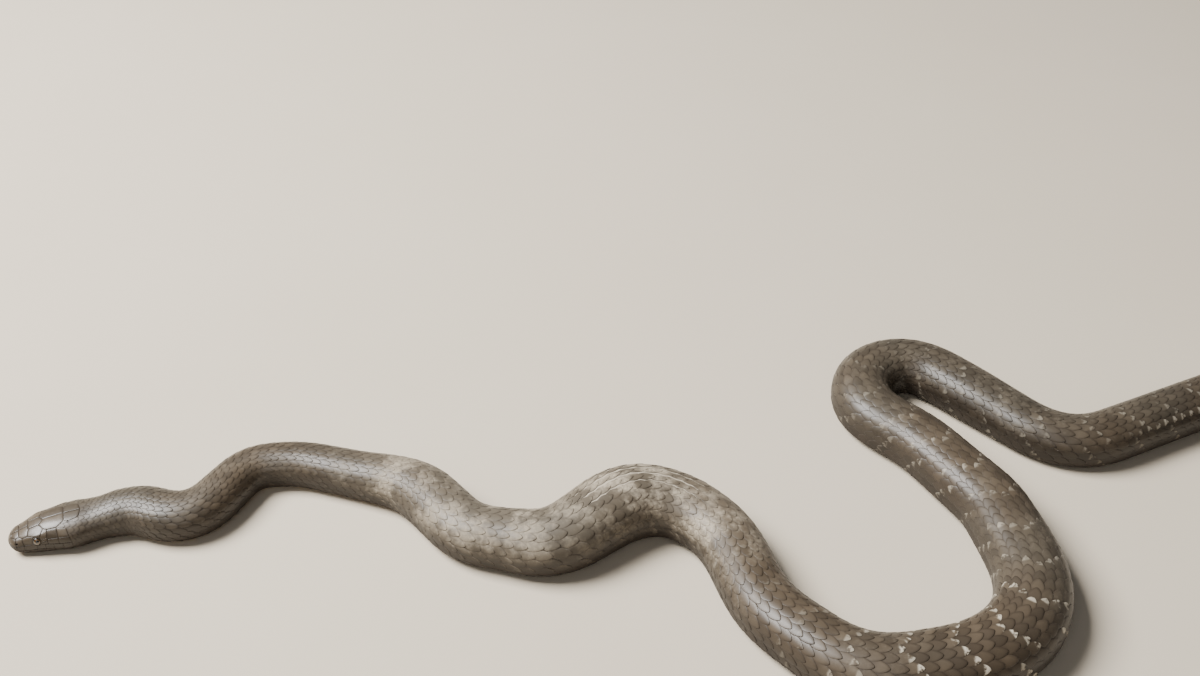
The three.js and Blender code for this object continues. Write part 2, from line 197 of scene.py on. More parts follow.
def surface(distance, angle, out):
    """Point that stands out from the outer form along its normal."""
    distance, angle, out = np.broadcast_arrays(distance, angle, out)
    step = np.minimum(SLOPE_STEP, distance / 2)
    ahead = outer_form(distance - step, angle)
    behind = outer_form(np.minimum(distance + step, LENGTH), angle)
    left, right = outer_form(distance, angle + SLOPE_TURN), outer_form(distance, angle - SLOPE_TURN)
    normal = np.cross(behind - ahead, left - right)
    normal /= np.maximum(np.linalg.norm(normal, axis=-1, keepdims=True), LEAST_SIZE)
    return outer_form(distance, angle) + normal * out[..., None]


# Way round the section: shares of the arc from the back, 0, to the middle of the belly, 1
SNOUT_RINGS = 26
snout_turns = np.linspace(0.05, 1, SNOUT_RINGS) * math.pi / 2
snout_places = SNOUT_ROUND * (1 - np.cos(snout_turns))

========

Reproduce the whole listing word for word.

Written response:
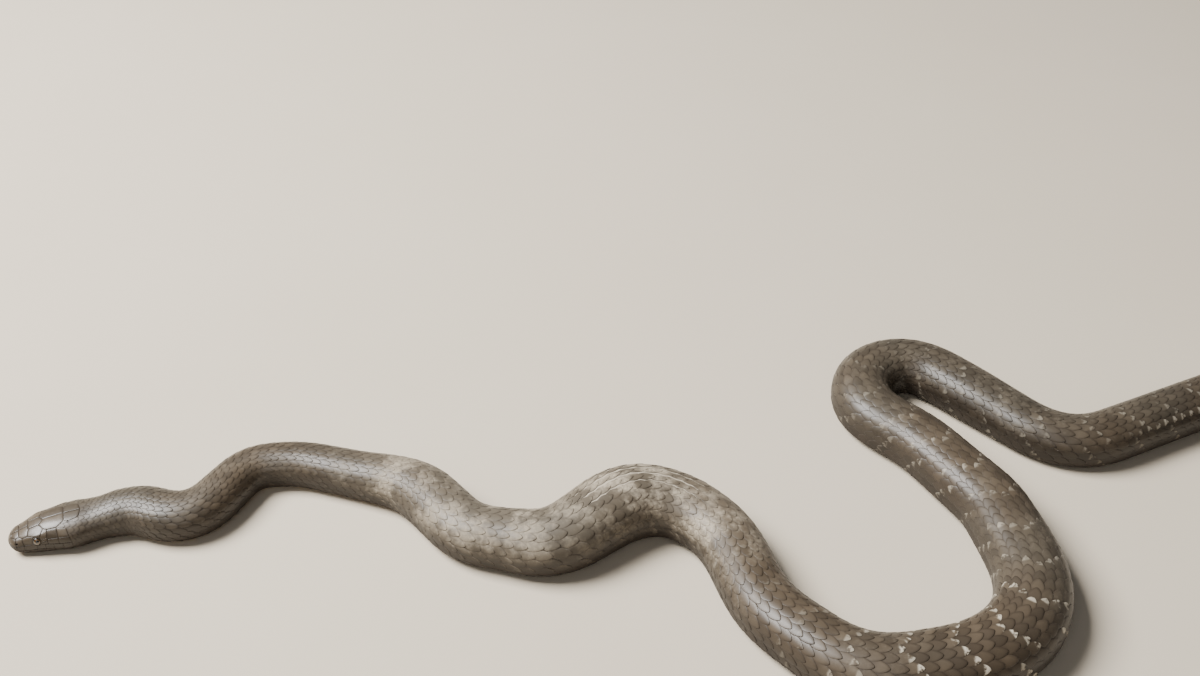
The three.js and Blender code for this object continues. Write part 2, from line 197 of scene.py on. More parts follow.
def surface(distance, angle, out):
    """Point that stands out from the outer form along its normal."""
    distance, angle, out = np.broadcast_arrays(distance, angle, out)
    step = np.minimum(SLOPE_STEP, distance / 2)
    ahead = outer_form(distance - step, angle)
    behind = outer_form(np.minimum(distance + step, LENGTH), angle)
    left, right = outer_form(distance, angle + SLOPE_TURN), outer_form(distance, angle - SLOPE_TURN)
    normal = np.cross(behind - ahead, left - right)
    normal /= np.maximum(np.linalg.norm(normal, axis=-1, keepdims=True), LEAST_SIZE)
    return outer_form(distance, angle) + normal * out[..., None]


# Way round the section: shares of the arc from the back, 0, to the middle of the belly, 1
SNOUT_RINGS = 26
snout_turns = np.linspace(0.05, 1, SNOUT_RINGS) * math.pi / 2
snout_places = SNOUT_ROUND * (1 - np.cos(snout_turns))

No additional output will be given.